§ **Goal**
Scan the data below and pick out the lines containing the word "their".

Saved data entries:
+-------+
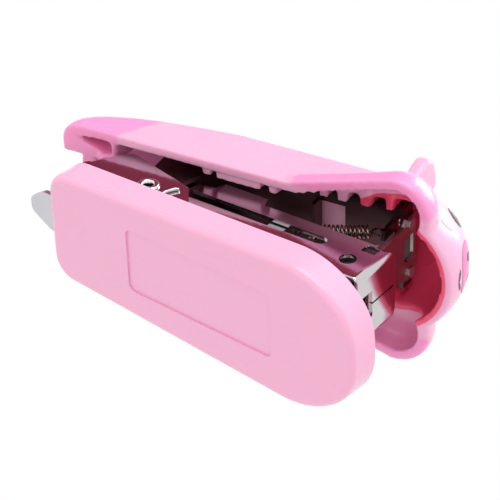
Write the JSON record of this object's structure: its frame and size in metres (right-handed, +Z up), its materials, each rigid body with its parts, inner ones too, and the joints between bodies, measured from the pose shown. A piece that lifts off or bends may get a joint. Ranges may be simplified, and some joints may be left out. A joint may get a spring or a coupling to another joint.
{
  "type": "mini stapler",
  "caption": "Small desk stapler whose moulded cover is a piglet lying flat; cover and magazine hinge on one pin over an anvil base.",
  "frame": {"origin": "on the underside of the base, on the centre line, straight under the hinge pin", "axes": "+X from the hinge to the nose, +Y to the stapler's left, +Z up from the desk"},
  "size_m": [0.0674, 0.0316, 0.0362],
  "materials": {
    "base_shell": "smooth gloss, pale pink",
    "cover_shell": "smooth gloss, pale pink with deeper pink ends",
    "base_bracket": "bright plated",
    "anvil_plate": "bright plated",
    "anvil_rivets": "satin",
    "bracket_screws": "satin",
    "remover_blade": "satin",
    "remover_rivet": "satin",
    "hinge_pin": "bright plated",
    "hinge_sleeve": "satin",
    "return_spring": "drawn wire",
    "magazine_channel": "bright plated",
    "staple_rail": "satin",
    "rail_rivet": "satin",
    "staples": "drawn wire, bright",
    "pusher": "satin",
    "pusher_spring": "drawn wire, dark",
    "handle_frame": "dark satin",
    "driver_blade": "dark satin",
    "driver_rivets": "satin"
  },
  "bodies": {
    "base": {"base_shell": "base_shell", "base_bracket": "base_bracket", "anvil_plate": "anvil_plate", "anvil_rivets": "anvil_rivets", "bracket_screws": "bracket_screws", "remover_blade": "remover_blade", "remover_rivet": "remover_rivet", "hinge_pin": "hinge_pin", "return_spring": "return_spring"},
    "magazine": {"magazine_channel": "magazine_channel", "hinge_sleeve": "hinge_sleeve", "staple_rail": "staple_rail", "rail_rivet": "rail_rivet", "staples": "staples"},
    "pusher": {"pusher": "pusher"},
    "cover": {"cover_shell": "cover_shell", "handle_frame": "handle_frame", "driver_blade": "driver_blade", "driver_rivets": "driver_rivets", "pusher_spring": "pusher_spring"}
  },
  "joints": [
    {"name": "magazine_hinge", "type": "hinge", "parent": "base", "child": "magazine", "pos_m": [0, 0, 0.0081], "axis": [0, 1, 0], "range_deg": [0, 5.2], "stiffness_Nm_per_rad": 0.03, "springref_deg": -22.92, "deforming": ["return_spring"]},
    {"name": "cover_hinge", "type": "hinge", "parent": "magazine", "child": "cover", "pos_m": [0, 0, 0.0081], "axis": [0, 1, 0], "range_deg": [-18, 11], "stiffness_Nm_per_rad": 0.25, "deforming": ["pusher_spring"]},
    {"name": "pusher_slide", "type": "slide", "parent": "magazine", "child": "pusher", "axis": [0.9963, 0, 0.0854], "range_m": [-0.0106, 0], "stiffness_N_per_m": 20, "springref_m": 0.02}
  ]
}
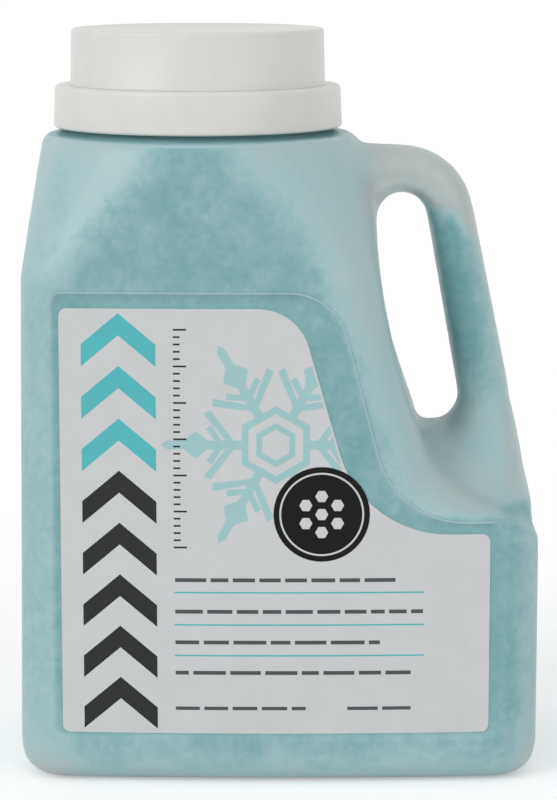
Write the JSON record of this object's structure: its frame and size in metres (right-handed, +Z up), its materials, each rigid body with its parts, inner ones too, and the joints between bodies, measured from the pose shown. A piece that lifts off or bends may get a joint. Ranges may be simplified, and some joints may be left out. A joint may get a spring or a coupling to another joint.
{
  "type": "handheld salt spreader",
  "caption": "Blow-moulded shaker jug with a through-handle, sunk label panel, screw-on sifter collar and screw overcap, filled with de-icing crystals.",
  "frame": {"origin": "middle of the base, on the surface that the jug stands on", "axes": "+Z up, -Y towards the labelled front, +X towards the handle"},
  "size_m": [0.2023, 0.124, 0.2892],
  "materials": {
    "jug": "natural HDPE, blow moulded, translucent satin",
    "crystals": "loose aqua-tinted salt crystals",
    "label": "printed film, satin",
    "closure": "white polypropylene, satin",
    "seal": "foamed polyethylene"
  },
  "bodies": {
    "jug": {"jug_body": "jug", "crystal_fill": "crystals", "front_label": "label"},
    "collar_seal": {"neck_gasket": "seal"},
    "collar": {"sifter_collar": "closure", "sifter_plate": "closure"},
    "cap_seal": {"overcap_liner": "seal"},
    "cap": {"overcap": "closure"}
  },
  "joints": [
    {"name": "collar_rise", "type": "slide", "parent": "jug", "child": "collar_seal", "axis": [0, 0, 1], "range_m": [0, 0.02]},
    {"name": "collar_turn", "type": "hinge", "parent": "collar_seal", "child": "collar", "pos_m": [-0.0317, 0, 0.2525], "axis": [0, 0, 1], "range_deg": [0, 720]},
    {"name": "cap_rise", "type": "slide", "parent": "collar", "child": "cap_seal", "axis": [0, 0, 1], "range_m": [0, 0.02]},
    {"name": "cap_turn", "type": "hinge", "parent": "cap_seal", "child": "cap", "pos_m": [-0.0317, 0, 0.2675], "axis": [0, 0, 1], "range_deg": [0, 720]}
  ],
  "couplings": [
    {"joint": "collar_rise", "follows": "collar_turn", "m_per_rad": 0.0015915},
    {"joint": "cap_rise", "follows": "cap_turn", "m_per_rad": 0.0015915}
  ]
}
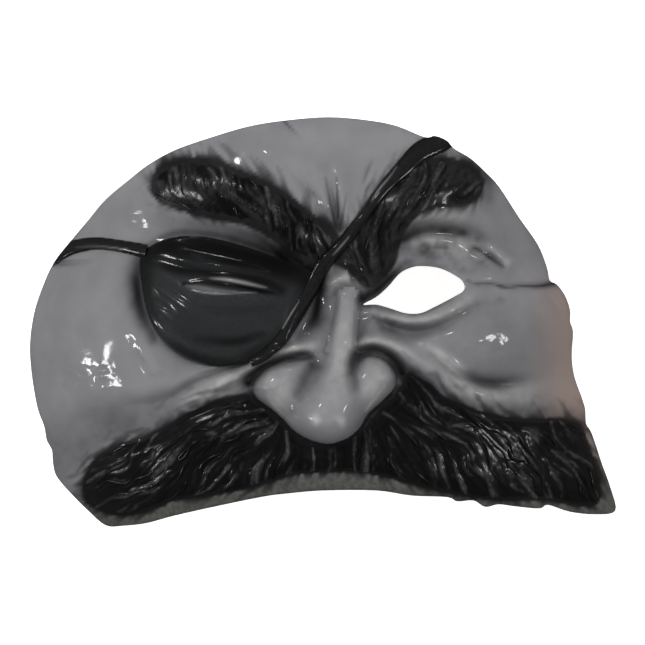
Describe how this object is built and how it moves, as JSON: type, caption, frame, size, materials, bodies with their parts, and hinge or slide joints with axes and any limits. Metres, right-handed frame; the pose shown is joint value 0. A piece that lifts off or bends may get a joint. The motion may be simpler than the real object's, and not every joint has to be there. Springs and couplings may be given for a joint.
{
  "type": "pirate half mask",
  "caption": "Moulded half mask of a scowling pirate face, with one open eye, a patch on straps over the other, bushy brows, a crooked nose and a wide moustache.",
  "frame": {"origin": "middle of the footprint on the surface that the cut rim rests on", "axes": "+X the viewer's right across the face, +Y up the face to the forehead, +Z out of the face"},
  "size_m": [0.206, 0.1434, 0.0795],
  "materials": {
    "shell": "grey paint under clear lacquer on papier-mache",
    "patch": "black, lacquered",
    "strap": "black, lacquered",
    "hair": "hair relief, black paint under clear lacquer"
  },
  "bodies": {
    "root": {"mask_shell": "shell", "eye_patch": "patch", "patch_strap_upper": "strap", "patch_strap_side": "strap", "eyebrow_left": "hair", "eyebrow_right": "hair", "moustache": "hair"}
  },
  "joints": []
}
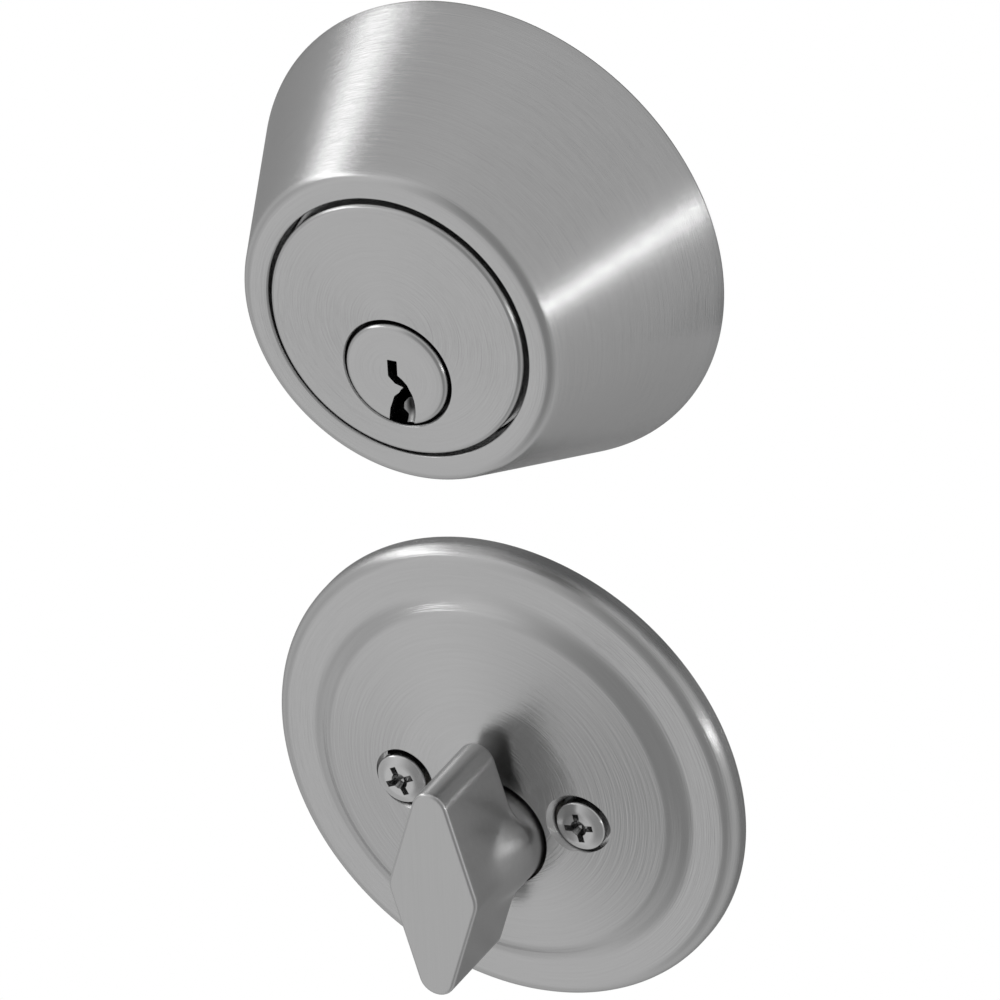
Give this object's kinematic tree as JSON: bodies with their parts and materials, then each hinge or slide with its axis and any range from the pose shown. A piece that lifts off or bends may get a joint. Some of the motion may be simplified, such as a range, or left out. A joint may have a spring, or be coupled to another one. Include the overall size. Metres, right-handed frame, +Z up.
{
  "type": "deadbolt door lock",
  "caption": "Single-cylinder deadbolt lock: tapered outside guard with key cylinder, inside rosette with thumbturn, and tubular bolt unit.",
  "frame": {"origin": "the tailpiece axis where it meets the face of the door, behind the outside half", "axes": "-Y out of the door towards the outside, +X towards the door's edge and the bolt, +Z up"},
  "size_m": [0.0938, 0.0776, 0.1489],
  "materials": {
    "satin_nickel": "satin",
    "screw_nickel": "satin",
    "zinc_steel": "zinc plated",
    "spring_steel": "bright",
    "hardened_steel": "ground",
    "nickel_silver": "bright",
    "brass": "machined",
    "nylon": "moulded"
  },
  "bodies": {
    "root": {"cylinder_housing": "satin_nickel", "wave_washer": "spring_steel", "chamber_cover": "brass", "tail_retainer": "zinc_steel", "outside_back_plate": "zinc_steel", "centring_ring": "nylon", "inside_rosette": "satin_nickel", "inside_back_plate": "zinc_steel", "turn_bushing": "nylon", "through_bolt_left": "screw_nickel", "through_bolt_right": "screw_nickel", "bolt_tube": "zinc_steel", "case_plate_front": "zinc_steel", "case_plate_back": "zinc_steel", "case_rivets": "zinc_steel", "faceplate": "satin_nickel", "faceplate_backing": "zinc_steel", "faceplate_screws": "screw_nickel", "pin_spring_1": "spring_steel", "pin_spring_2": "spring_steel", "pin_spring_3": "spring_steel", "pin_spring_4": "spring_steel", "pin_spring_5": "spring_steel"},
    "guard": {"guard_collar": "satin_nickel"},
    "plug": {"plug": "satin_nickel", "plug_clip": "spring_steel"},
    "tailpiece": {"tailpiece": "zinc_steel"},
    "thumbturn": {"thumbturn": "satin_nickel", "turn_washer": "spring_steel", "turn_clip": "spring_steel"},
    "crank": {"crank": "zinc_steel"},
    "bolt": {"bolt_head": "satin_nickel", "bolt_tail": "zinc_steel", "bolt_tail_pin": "hardened_steel"},
    "roller": {"bolt_roller_pin": "hardened_steel"},
    "pin_1": {"pin_1": "brass"},
    "driver_1": {"driver_1": "nickel_silver"},
    "pin_2": {"pin_2": "brass"},
    "driver_2": {"driver_2": "nickel_silver"},
    "pin_3": {"pin_3": "brass"},
    "driver_3": {"driver_3": "nickel_silver"},
    "pin_4": {"pin_4": "brass"},
    "driver_4": {"driver_4": "nickel_silver"},
    "pin_5": {"pin_5": "brass"},
    "driver_5": {"driver_5": "nickel_silver"}
  },
  "joints": [
    {"name": "guard_spin", "type": "hinge", "parent": "root", "child": "guard", "pos_m": [0, 0, 0.0065], "axis": [0, 1, 0], "continuous": true},
    {"name": "plug_turn", "type": "hinge", "parent": "root", "child": "plug", "pos_m": [0, 0, 0], "axis": [0, 1, 0], "range_deg": [-90, 90]},
    {"name": "thumbturn_turn", "type": "hinge", "parent": "root", "child": "thumbturn", "pos_m": [0, 0, -0.082], "axis": [0, 1, 0], "range_deg": [0, 90]},
    {"name": "tailpiece_turn", "type": "hinge", "parent": "root", "child": "tailpiece", "pos_m": [0, 0, 0], "axis": [0, 1, 0], "range_deg": [-90, 0]},
    {"name": "crank_turn", "type": "hinge", "parent": "root", "child": "crank", "pos_m": [0, 0, 0], "axis": [0, 1, 0], "range_deg": [-90, 0]},
    {"name": "bolt_throw", "type": "slide", "parent": "root", "child": "bolt", "axis": [1, 0, 0], "range_m": [0, 0.0254]},
    {"name": "roller_spin", "type": "hinge", "parent": "bolt", "child": "roller", "pos_m": [0.04, 0.02225, 0], "axis": [1, 0, 0], "continuous": true},
    {"name": "pin_1_drop", "type": "slide", "parent": "plug", "child": "pin_1", "axis": [0, 0, 1], "range_m": [-0.0015, 0]},
    {"name": "driver_1_lift", "type": "slide", "parent": "root", "child": "driver_1", "axis": [0, 0, 1], "range_m": [0, 0.0022], "stiffness_N_per_m": 150, "springref_m": -0.003, "deforming": ["pin_spring_1"]},
    {"name": "pin_2_drop", "type": "slide", "parent": "plug", "child": "pin_2", "axis": [0, 0, 1], "range_m": [-0.0015, 0]},
    {"name": "driver_2_lift", "type": "slide", "parent": "root", "child": "driver_2", "axis": [0, 0, 1], "range_m": [0, 0.0022], "stiffness_N_per_m": 150, "springref_m": -0.003, "deforming": ["pin_spring_2"]},
    {"name": "pin_3_drop", "type": "slide", "parent": "plug", "child": "pin_3", "axis": [0, 0, 1], "range_m": [-0.0015, 0]},
    {"name": "driver_3_lift", "type": "slide", "parent": "root", "child": "driver_3", "axis": [0, 0, 1], "range_m": [0, 0.0022], "stiffness_N_per_m": 150, "springref_m": -0.003, "deforming": ["pin_spring_3"]},
    {"name": "pin_4_drop", "type": "slide", "parent": "plug", "child": "pin_4", "axis": [0, 0, 1], "range_m": [-0.0015, 0]},
    {"name": "driver_4_lift", "type": "slide", "parent": "root", "child": "driver_4", "axis": [0, 0, 1], "range_m": [0, 0.0022], "stiffness_N_per_m": 150, "springref_m": -0.003, "deforming": ["pin_spring_4"]},
    {"name": "pin_5_drop", "type": "slide", "parent": "plug", "child": "pin_5", "axis": [0, 0, 1], "range_m": [-0.0015, 0]},
    {"name": "driver_5_lift", "type": "slide", "parent": "root", "child": "driver_5", "axis": [0, 0, 1], "range_m": [0, 0.0022], "stiffness_N_per_m": 150, "springref_m": -0.003, "deforming": ["pin_spring_5"]}
  ],
  "couplings": [
    {"joint": "thumbturn_turn", "follows": "bolt_throw", "rad_per_m": 61.842},
    {"joint": "tailpiece_turn", "follows": "bolt_throw", "rad_per_m": -61.842},
    {"joint": "crank_turn", "follows": "bolt_throw", "rad_per_m": -61.842}
  ]
}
+-------+
§ **Response**
Describe how this object is built and how it moves, as JSON: type, caption, frame, size, materials, bodies with their parts, and hinge or slide joints with axes and any limits. Metres, right-handed frame; the pose shown is joint value 0. A piece that lifts off or bends may get a joint. The motion may be simpler than the real object's, and not every joint has to be there. Springs and couplings may be given for a joint.
Give this object's kinematic tree as JSON: bodies with their parts and materials, then each hinge or slide with its axis and any range from the pose shown. A piece that lifts off or bends may get a joint. Some of the motion may be simplified, such as a range, or left out. A joint may have a spring, or be coupled to another one. Include the overall size. Metres, right-handed frame, +Z up.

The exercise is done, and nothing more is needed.